Raw data:
------------------------------------

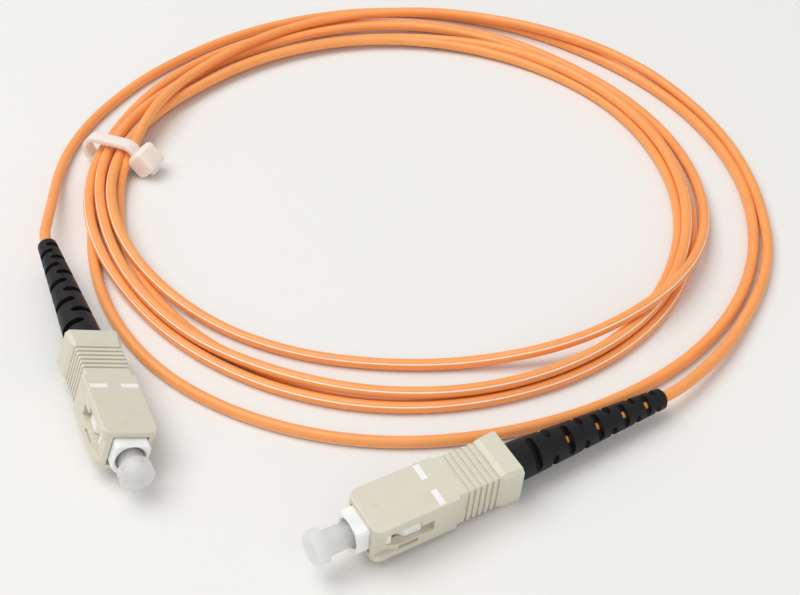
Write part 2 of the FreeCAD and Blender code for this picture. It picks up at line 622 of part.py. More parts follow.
def dust_cap(stands_out):
    """Hollow cap on the ferrule, its neck inside the plug frame's socket."""
    neck, flange = CAP_NECK_DIAMETER / 2, CAP_FLANGE_DIAMETER / 2
    bore = FERRULE_DIAMETER / 2 + RUN_GAP
    step = CAP_FRONT - CAP_FLANGE_LENGTH
    edge = CAP_EDGE
    cap = turned([
        (CAP_REAR, bore), (CAP_REAR, CAP_TIP_DIAMETER / 2), (step, neck), (step + edge / 2, flange),
        (CAP_FRONT - edge, flange), (CAP_FRONT, flange - edge), (CAP_FRONT, 0),
        (CAP_FRONT - CAP_END_WALL, 0), (CAP_FRONT - CAP_END_WALL, bore)])
    return cap.translated(Vector(stands_out, 0, 0))


def connector_parts(slot_turn, cap_out):
    """Every piece of one connector, in the connector's own frame."""
    return {
        "grip": grip(),
        "insertion_marks": insertion_marks(),
        "plug_frame": plug_frame(),
        "ferrule": ferrule(),
        "ferrule_flange": ferrule_flange(),
        "ferrule_spring": ferrule_spring(),
        "buffered_fibre": buffered_fibre(),
        "stop_ring": stop_ring(),
        "strain_tube": strain_tube(),
        "aramid_yarn": aramid_yarn(),
        "crimp_sleeve": crimp_sleeve(),
        "boot": boot(slot_turn),
        "dust_cap": dust_cap(cap_out),
    }


# --- where the connectors lie --------------------------------------------------------------------------
def attitude(heading, nose_up, roll):
    """Roll about the axis, then lift the nose, then turn to the heading."""
    turn = Rotation(Z_AXIS, heading)
    lift = Rotation(Y_AXIS, -nose_up)
    bank = Rotation(X_AXIS, roll)
    return turn.multiply(lift).multiply(bank)


def resting_height(rotation):
    """Height of the front face's centre when the grip's lowest corner is on the floor."""
    key_half, side_half = KEY_WIDTH / 2, BLOCK_WIDTH / 2
    block_half = BLOCK_HEIGHT / 2
    key_front = -KEY_SETBACK - GRIP_EDGE
    key_rear = -KEY_SETBACK - KEY_LENGTH + GRIP_EDGE
    corners = []
    for side in (-1, 1):
        corners.append(Vector(key_front, side * key_half, -GRIP_HEIGHT / 2 - KEY_HEIGHT))
        corners.append(Vector(key_rear, side * key_half, -GRIP_HEIGHT / 2 - KEY_HEIGHT))
        corners.append(Vector(-GRIP_LENGTH, side * (side_half - BLOCK_CHAMFER), -block_half))
        corners.append(Vector(-GRIP_LENGTH, side * side_half, BLOCK_CHAMFER - block_half))
    return -min(rotation.multVec(corner).z for corner in corners)


def placement_a():
    """Connector A: its length is centred over the origin."""
    rotation = attitude(0, NOSE_UP_A, ROLL_A)
    middle = (CAP_FRONT + CAP_OUT_A + BOOT_REAR) / 2
    forward = -middle * math.cos(math.radians(NOSE_UP_A))
    return Placement(Vector(forward, 0, resting_height(rotation)), rotation)


def placement_b():
    rotation = attitude(HEADING_B, NOSE_UP_B, ROLL_B)
    return Placement(Vector(FRONT_B[0], FRONT_B[1], resting_height(rotation)), rotation)


# --- cable ------------------------------------------------------------------------------------------------
def fillet_radius(before, corner, after):
    """The largest bend that the shorter of two runs allows."""
    run_in, run_out = corner - before, after - corner
    half_turn = run_in.getAngle(run_out) / 2
    return 0.45 * min(run_in.Length, run_out.Length) / math.tan(half_turn)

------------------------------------

Problem statement: Only the lines from the start of the data to the line holding "return cap.translated(Vector(stands_out, 0, 0))" are wanted; return them exactly, both ends included.

Solution:
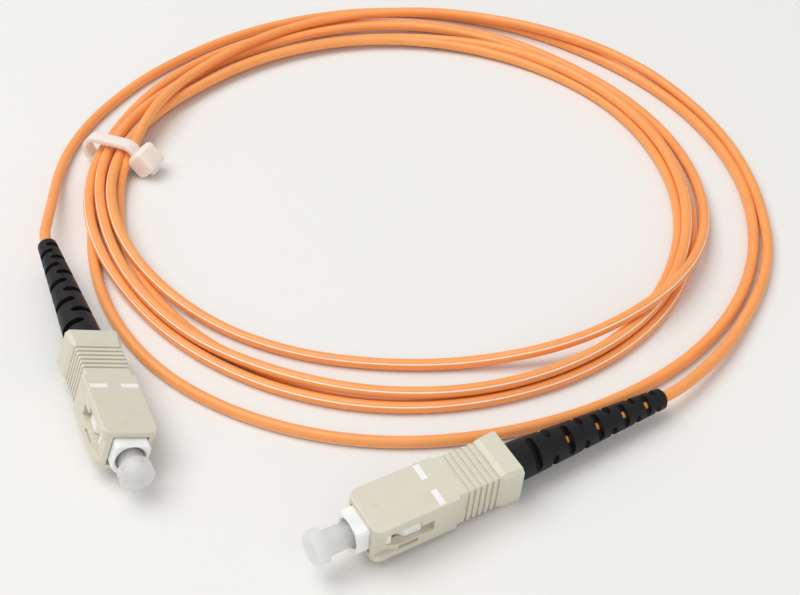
Write part 2 of the FreeCAD and Blender code for this picture. It picks up at line 622 of part.py. More parts follow.
def dust_cap(stands_out):
    """Hollow cap on the ferrule, its neck inside the plug frame's socket."""
    neck, flange = CAP_NECK_DIAMETER / 2, CAP_FLANGE_DIAMETER / 2
    bore = FERRULE_DIAMETER / 2 + RUN_GAP
    step = CAP_FRONT - CAP_FLANGE_LENGTH
    edge = CAP_EDGE
    cap = turned([
        (CAP_REAR, bore), (CAP_REAR, CAP_TIP_DIAMETER / 2), (step, neck), (step + edge / 2, flange),
        (CAP_FRONT - edge, flange), (CAP_FRONT, flange - edge), (CAP_FRONT, 0),
        (CAP_FRONT - CAP_END_WALL, 0), (CAP_FRONT - CAP_END_WALL, bore)])
    return cap.translated(Vector(stands_out, 0, 0))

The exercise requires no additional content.